Goal of the exercise: Return every entry exactly.

Excerpted records:

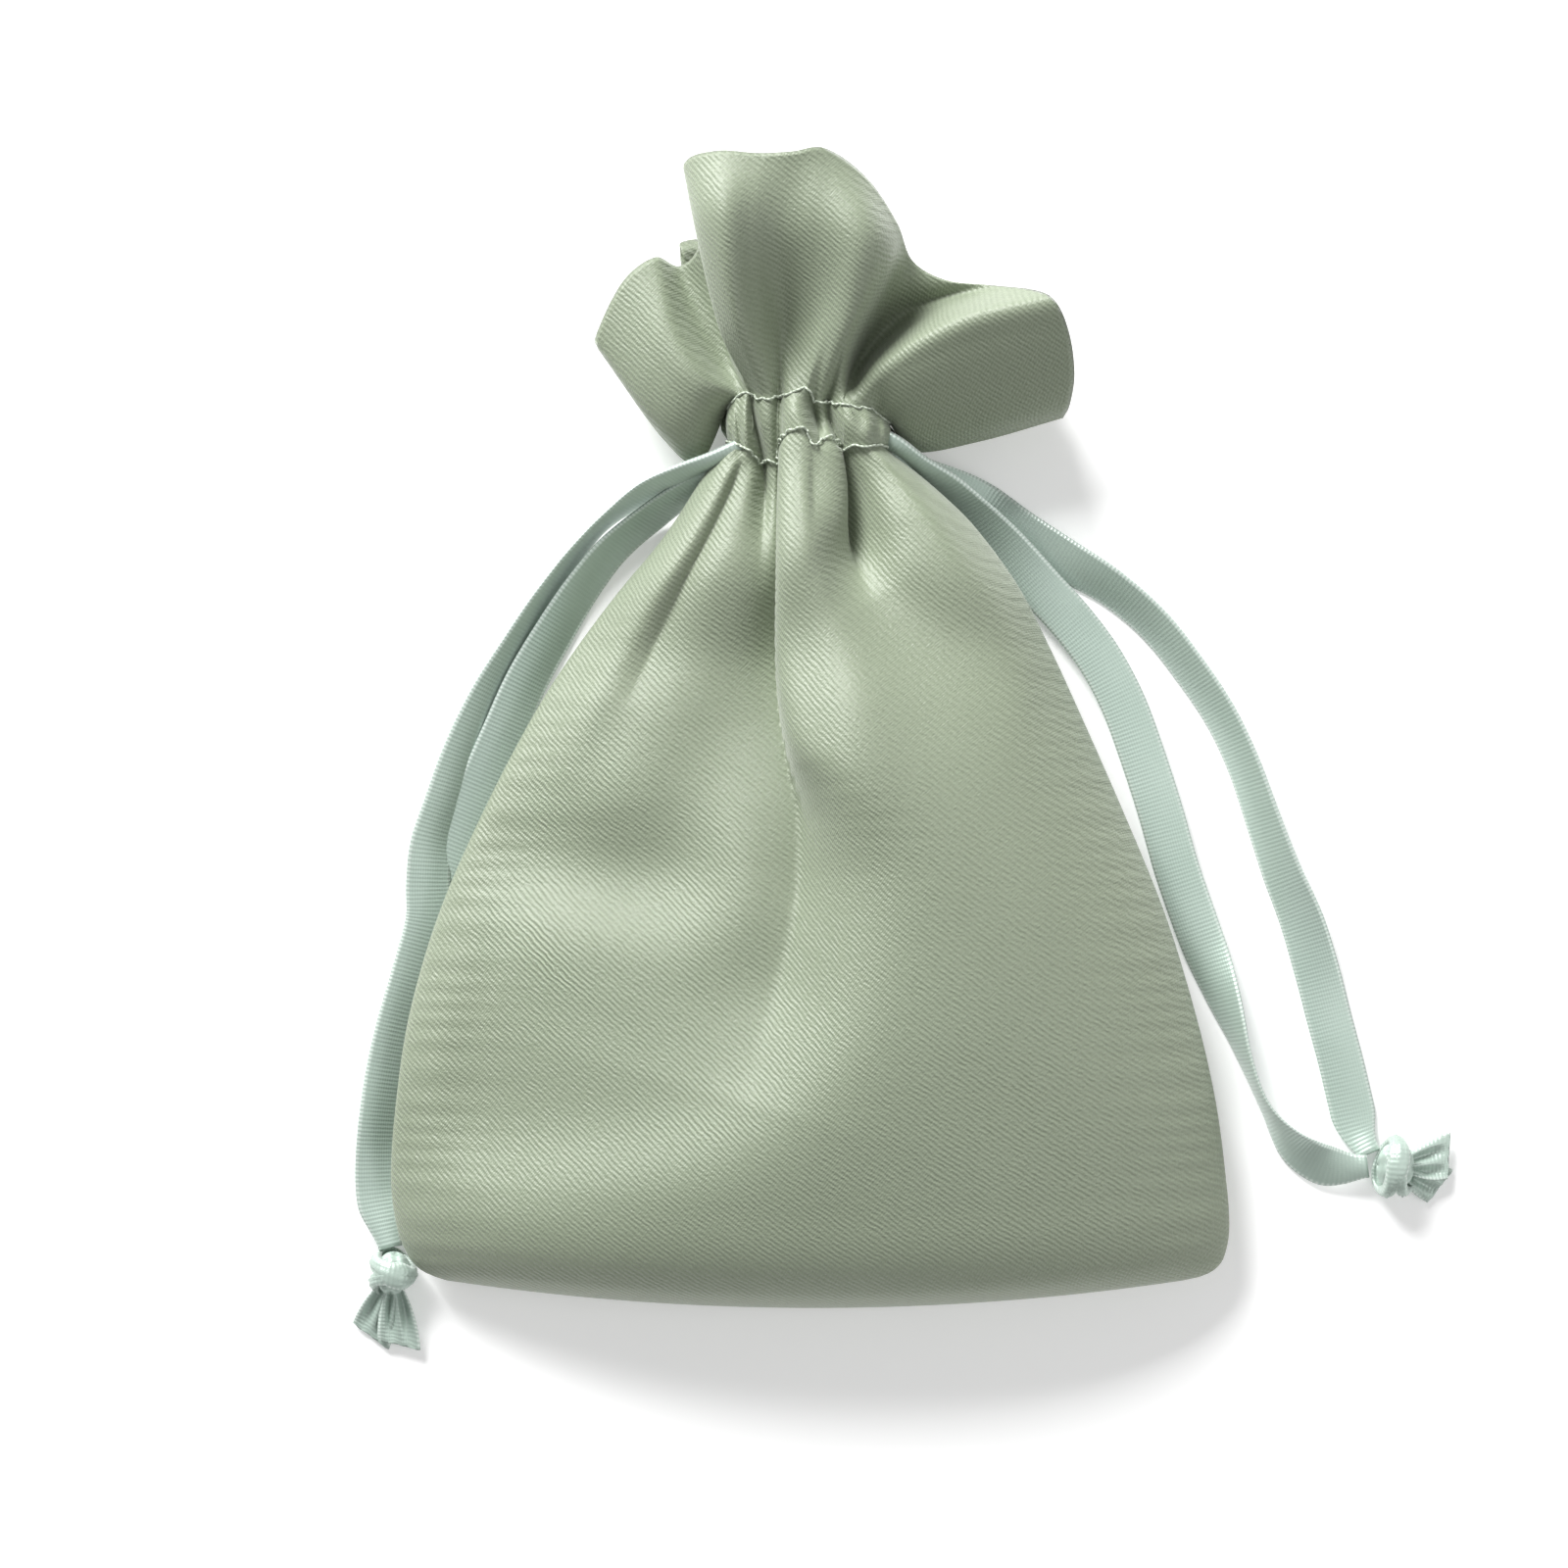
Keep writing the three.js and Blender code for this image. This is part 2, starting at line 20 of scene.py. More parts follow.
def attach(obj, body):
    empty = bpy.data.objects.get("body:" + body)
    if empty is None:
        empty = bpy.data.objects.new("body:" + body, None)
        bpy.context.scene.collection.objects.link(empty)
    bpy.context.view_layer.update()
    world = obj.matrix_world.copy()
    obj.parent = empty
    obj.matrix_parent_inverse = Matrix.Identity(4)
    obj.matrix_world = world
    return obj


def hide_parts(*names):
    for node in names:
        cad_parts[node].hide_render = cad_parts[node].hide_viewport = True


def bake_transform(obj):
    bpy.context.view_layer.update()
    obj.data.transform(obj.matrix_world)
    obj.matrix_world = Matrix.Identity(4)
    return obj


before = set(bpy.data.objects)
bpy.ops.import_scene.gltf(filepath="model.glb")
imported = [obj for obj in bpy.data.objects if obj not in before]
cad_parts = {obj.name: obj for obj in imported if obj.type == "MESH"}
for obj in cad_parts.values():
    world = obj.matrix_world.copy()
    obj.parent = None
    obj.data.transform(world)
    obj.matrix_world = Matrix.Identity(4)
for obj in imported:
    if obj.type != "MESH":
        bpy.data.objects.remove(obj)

Array = NDArray[np.float64]
Faces = NDArray[np.int64]
MeshPart = tuple[Array, Faces, Array]
Place = tuple[float, float, float]
Colour = tuple[float, float, float]
LOG = logging.getLogger("gift_sack")
MM = 0.001
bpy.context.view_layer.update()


class Slot(Enum):
    """Material slots of the record that pieces take their finish from."""

    SATIN = "satin"
    SATIN_INSIDE = "satin_inside"
    THREAD = "thread"
    RIBBON = "ribbon"


class Half(Enum):
    """The two cloths of the sack: the front one is uppermost, the back one lies on the table."""

    FRONT = 1
    BACK = -1


# ---------- Curves and meshes ----------


def smooth_step(low: float, high: float, x: Array) -> Array:
    """Cubic ramp from 0 at low to 1 at high.

    Args:
        low: Where the ramp starts.
        high: Where it ends.
        x: Places to read it at.

    Returns:
        The ramp's values.
    """
    t = np.clip((x - low) / (high - low), 0.0, 1.0)
    return t * t * (3.0 - 2.0 * t)


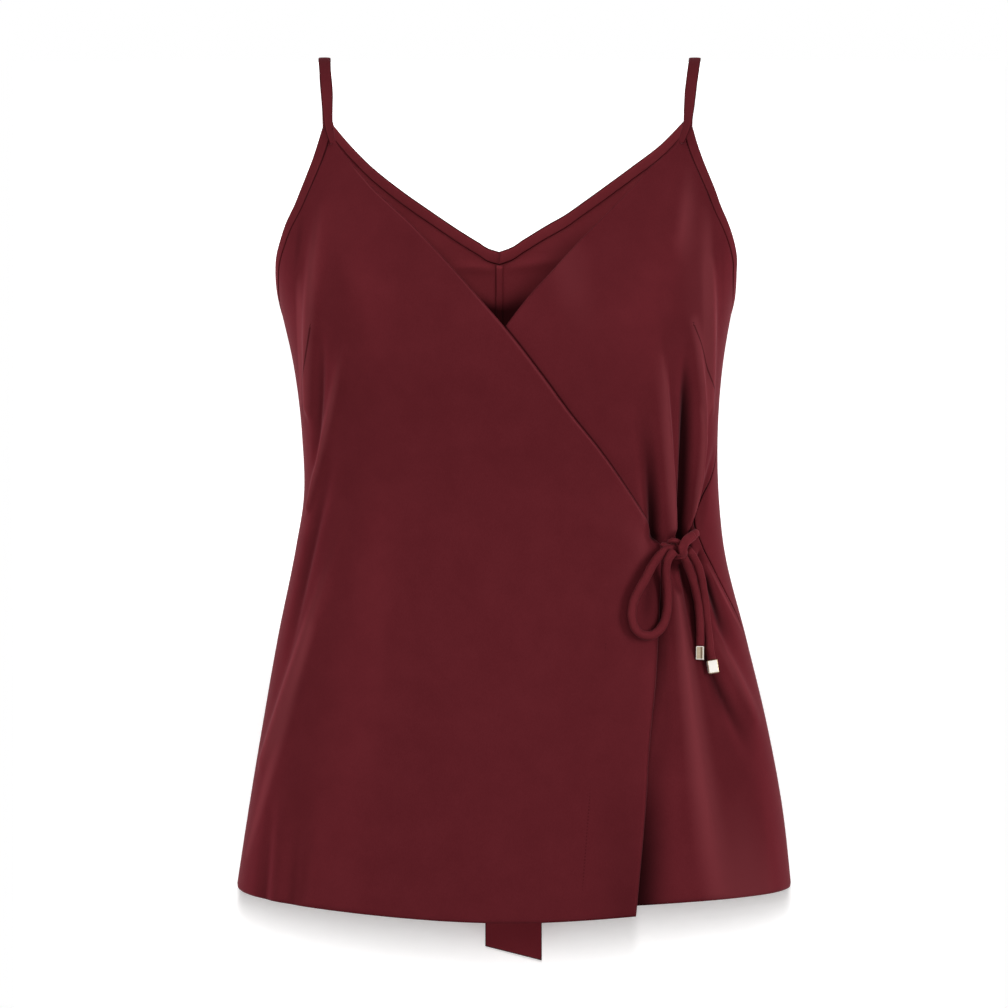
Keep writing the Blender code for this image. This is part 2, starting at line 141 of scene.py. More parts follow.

Exercise answer:
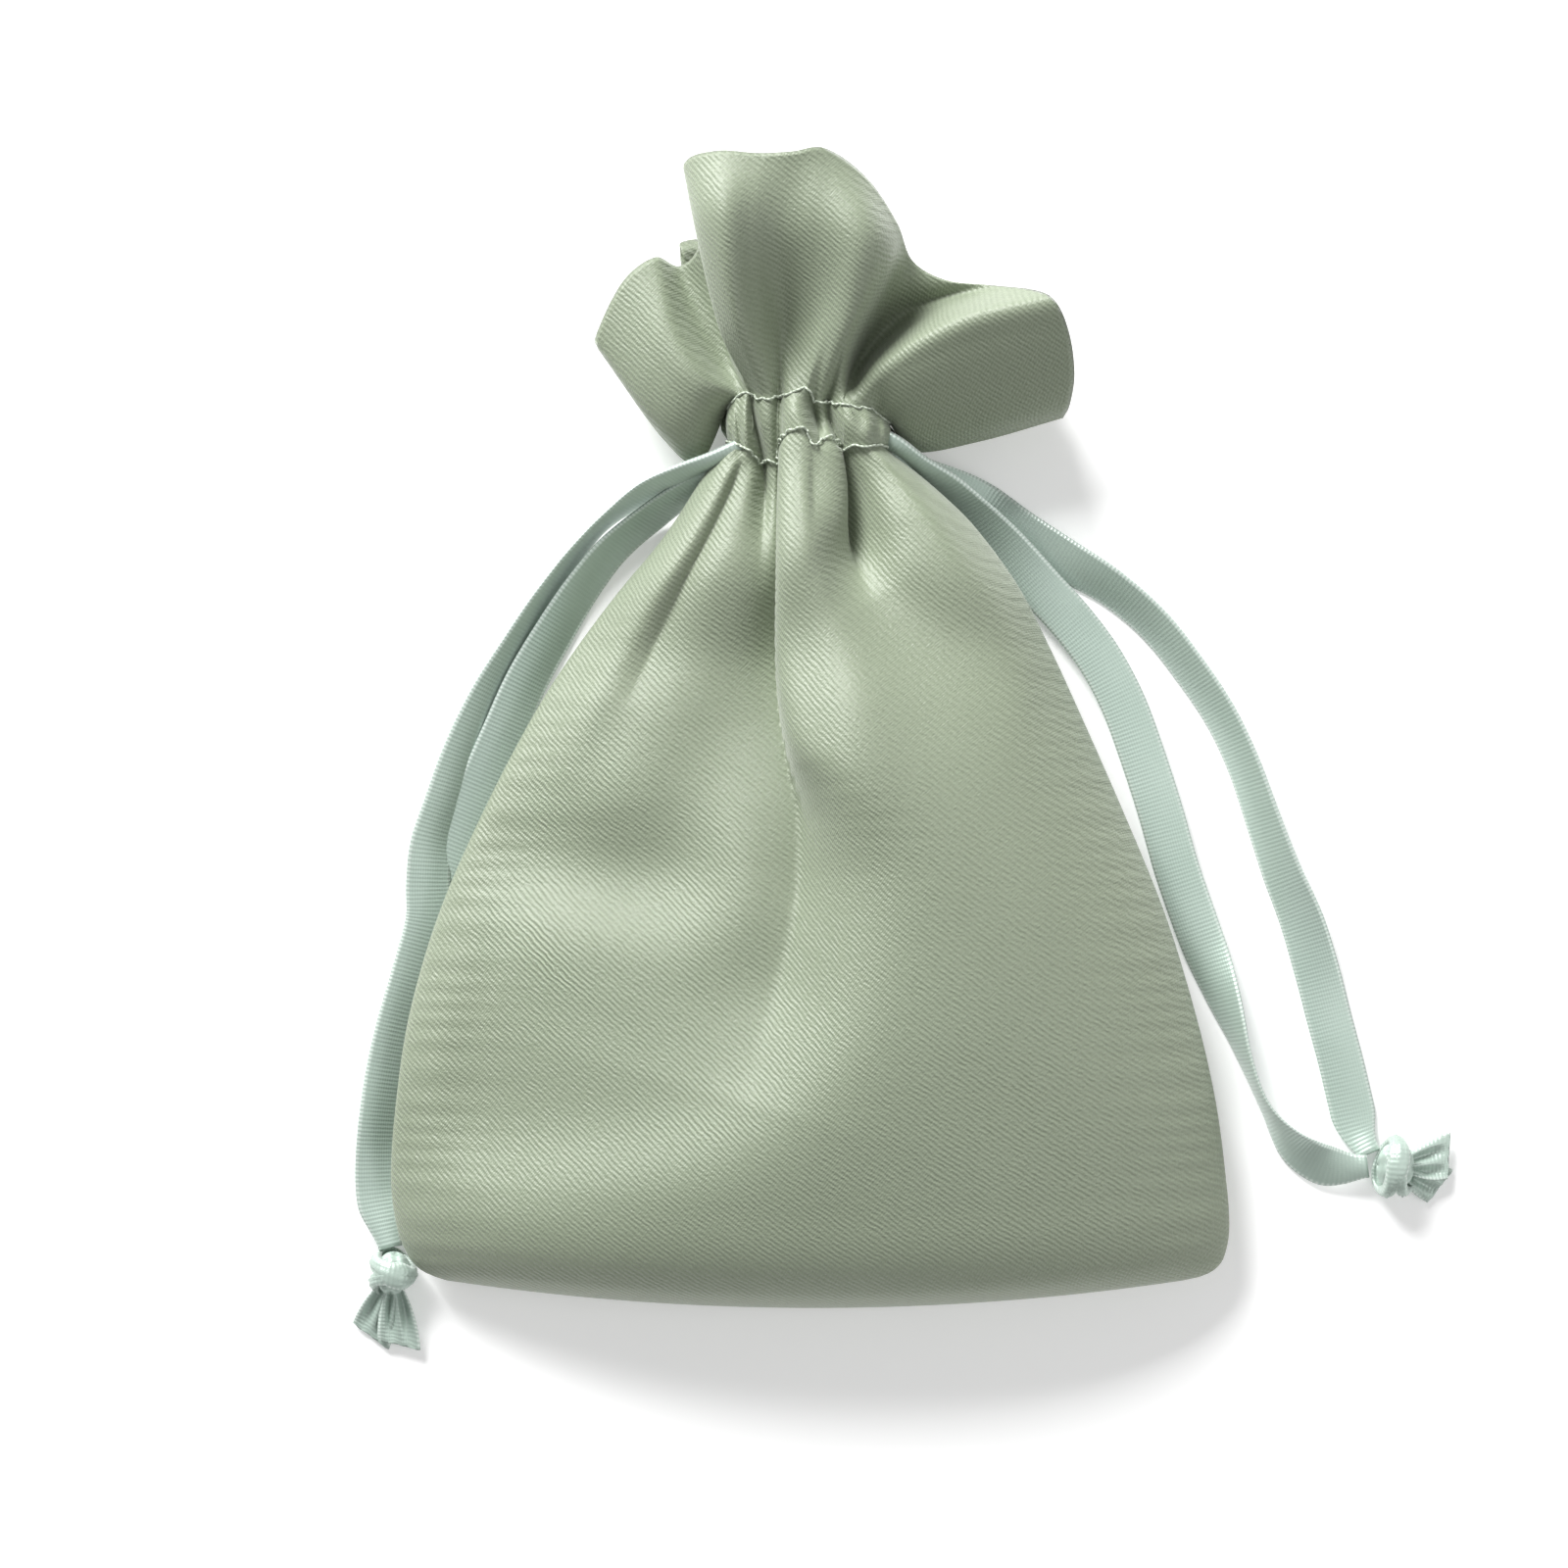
Keep writing the three.js and Blender code for this image. This is part 2, starting at line 20 of scene.py. More parts follow.
def attach(obj, body):
    empty = bpy.data.objects.get("body:" + body)
    if empty is None:
        empty = bpy.data.objects.new("body:" + body, None)
        bpy.context.scene.collection.objects.link(empty)
    bpy.context.view_layer.update()
    world = obj.matrix_world.copy()
    obj.parent = empty
    obj.matrix_parent_inverse = Matrix.Identity(4)
    obj.matrix_world = world
    return obj


def hide_parts(*names):
    for node in names:
        cad_parts[node].hide_render = cad_parts[node].hide_viewport = True


def bake_transform(obj):
    bpy.context.view_layer.update()
    obj.data.transform(obj.matrix_world)
    obj.matrix_world = Matrix.Identity(4)
    return obj


before = set(bpy.data.objects)
bpy.ops.import_scene.gltf(filepath="model.glb")
imported = [obj for obj in bpy.data.objects if obj not in before]
cad_parts = {obj.name: obj for obj in imported if obj.type == "MESH"}
for obj in cad_parts.values():
    world = obj.matrix_world.copy()
    obj.parent = None
    obj.data.transform(world)
    obj.matrix_world = Matrix.Identity(4)
for obj in imported:
    if obj.type != "MESH":
        bpy.data.objects.remove(obj)

Array = NDArray[np.float64]
Faces = NDArray[np.int64]
MeshPart = tuple[Array, Faces, Array]
Place = tuple[float, float, float]
Colour = tuple[float, float, float]
LOG = logging.getLogger("gift_sack")
MM = 0.001
bpy.context.view_layer.update()


class Slot(Enum):
    """Material slots of the record that pieces take their finish from."""

    SATIN = "satin"
    SATIN_INSIDE = "satin_inside"
    THREAD = "thread"
    RIBBON = "ribbon"


class Half(Enum):
    """The two cloths of the sack: the front one is uppermost, the back one lies on the table."""

    FRONT = 1
    BACK = -1


# ---------- Curves and meshes ----------


def smooth_step(low: float, high: float, x: Array) -> Array:
    """Cubic ramp from 0 at low to 1 at high.

    Args:
        low: Where the ramp starts.
        high: Where it ends.
        x: Places to read it at.

    Returns:
        The ramp's values.
    """
    t = np.clip((x - low) / (high - low), 0.0, 1.0)
    return t * t * (3.0 - 2.0 * t)


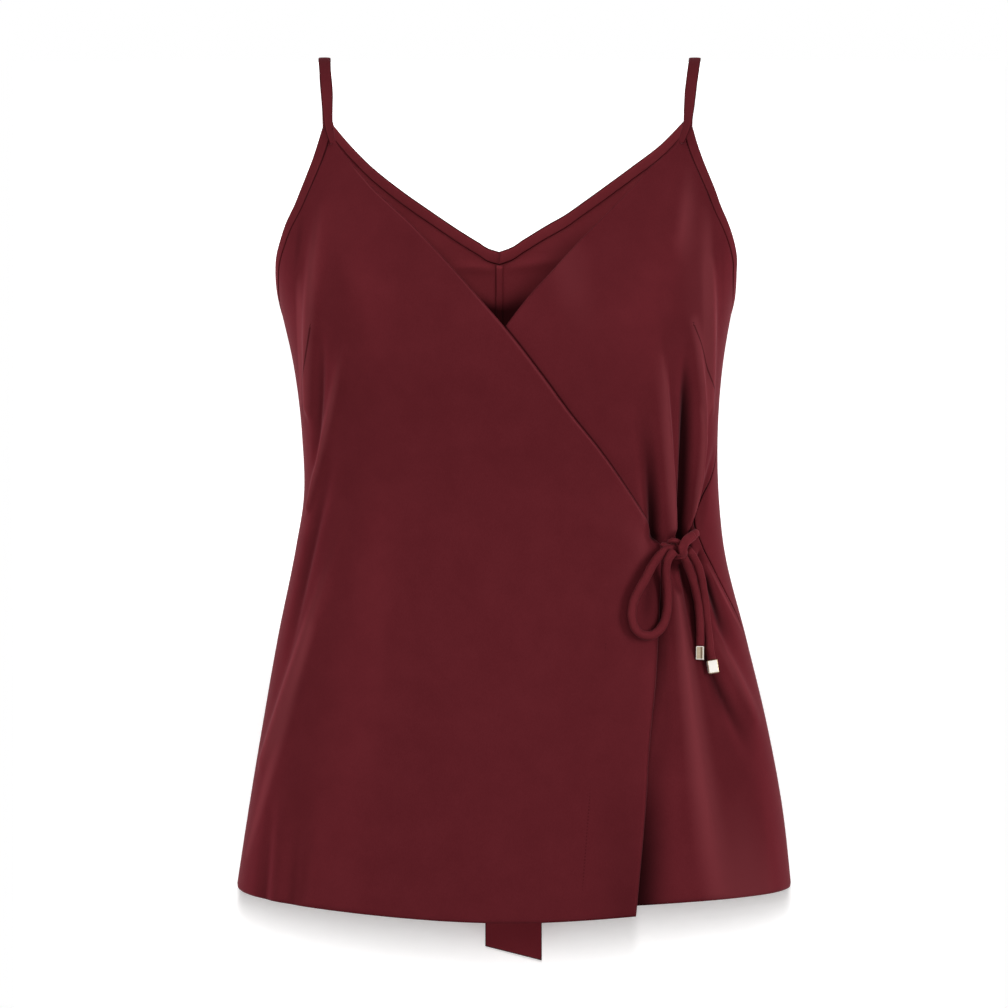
Keep writing the Blender code for this image. This is part 2, starting at line 141 of scene.py. More parts follow.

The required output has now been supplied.